Actually I have no idea if this recipe is actually Tuscan. More likely, it’s just a mash-up of various things. A sort of Italian-herbed version of a French cassoulet. But it’s what my family makes frequently and calls “Tuscan Beans.” Whatever you call it, this is a good dish. A great dish. A super-simple and oh-so-satisfying dish, eaten as a side or a main. With meat or without. It’s not a recipe that needs careful supervision (no constant stirring required, and no chance of burning on medium-low). It can be made in a pot on the top of the stove, or a crock pot on the counter (if you decide to go this route, I’d cook the aromatics and sausage in a separate pan and combine them with the beans and tomatoes and just a little wine in the crock pot for a few hours on low). It can be refrigerated or frozen and warmed up at your leisure. My family makes giant batches of it for family parties – I make less-giant batches of it for my husband and I to nosh throughout a week (it’s one of my favorite lunches).
Basically, you need to make this dish.
There’s not much to it – beans, a few aromatics (you’ll notice the same ones I use in my spaghetti sauce – most Italian soups and sauces start with this base), some herbs and fresh tomatoes, and some wine. Sausage or another meat if you wish. But, oh, the possibilities. I like to eat this alongside some beautiful roasted chicken. Or some crusty Italian bread. Or smeared on top of flatbread. Or in a big old bowl by itself. Don’t judge.
It doesn’t hurt to double or triple the recipe, either, just to make sure you have some on hand for later. I can’t take all the credit for this recipe – my family sort of developed it all together. But I did write it down! 🙂
Elisa’s Family’s Tuscan Beans
- olive oil
- 2 medium onions, chopped (you want to have a ratio of approximately twice as much onion as carrot, and approximately as much carrot as celery)
- 2 medium carrots, chopped
- 2 ribs of celery, chopped
- 4-8 cloves garlic, mashed (what? I like garlic!)
- 2 links Italian sausage, chopped (optional; it’s very good without, but I do add this when I’m making these beans as a main dish)
- 3/4 cup tomato pieces (I used grape tomato halves, about half a container; you could also use a couple of medium tomatoes, cut up, or even a small can of drained diced tomatoes)
- 2 cans low-sodium white beans, rinsed and drained (Organic beans often have the lowest sodium content of grocery store beans… I like to use white northern beans or white kidney beans; cannelini tend to be a little mushier but are also tasty… of course you could also use any other bean you might have in the cupboard, or you could soak dry beans overnight and use them!)
- 1-2 cups dry white wine (whatever you like to drink; I typically use Pinot Grigio if I have it in the house… you could also subsitute low-sodium chicken or vegetable broth here, or water, but I like the flavor wine brings to the dish)

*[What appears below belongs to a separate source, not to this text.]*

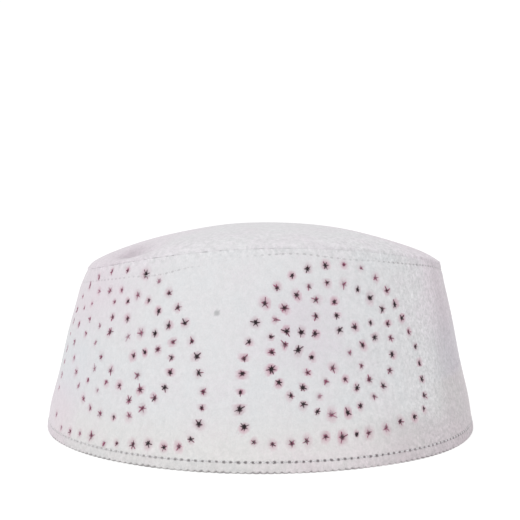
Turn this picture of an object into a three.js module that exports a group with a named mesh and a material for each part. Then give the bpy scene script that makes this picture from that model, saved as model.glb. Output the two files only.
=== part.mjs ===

- 1 handful fresh parsley, chopped (approx. 1 tbsp; you can sub about 1 1/2 tsp dry parsley if you need to)
- 2 handfuls fresh basil, chopped (approx. 2 tbsp; you can sub about 1 tbsp dry basil)
- 1 dry bay leaf
- salt and pepper, to taste
Add enough oil to barely coat the bottom of a medium saucepan. Warm it on medium-low heat until the oil shimmers. Add the onion and cook for 1 minute. Add the carrots and celery and cook until the vegetables have softened (7-10 minutes). Add the garlic, stir, and cook for 1-2 minutes or until garlic has softened. Add the sausage pieces (if using) and cook until they begin to look cooked (no need to cook through, but you want to give them a little color; about 5-7 minutes); if you’re not using sausage, just cook your aromatics for another few minutes before adding tomatoes. Add your tomatoes and let cook for 5-7 minutes or until they’re softened. Add the beans and parsley, plus a little black pepper, and enough white wine to barely cover the beans. Stir everything together and add a bay leaf. Cook for 15-20 minutes uncovered on medium-low heat. The beans should simmer but not boil, and most of the liquid will evaporate. If you let your beans boil too hard they can explode and the beauty of this dish is that the beans are perfectly cooked at the end; most of them should still be toothsome, like al dente pasta. Once most of the liquid has evaporated, turn off the heat, remove the bay leaf, and taste. Add salt and pepper to taste, and stir in chopped basil. Serve immediately or refrigerate overnight (because like a good sauce they’re better the next day!).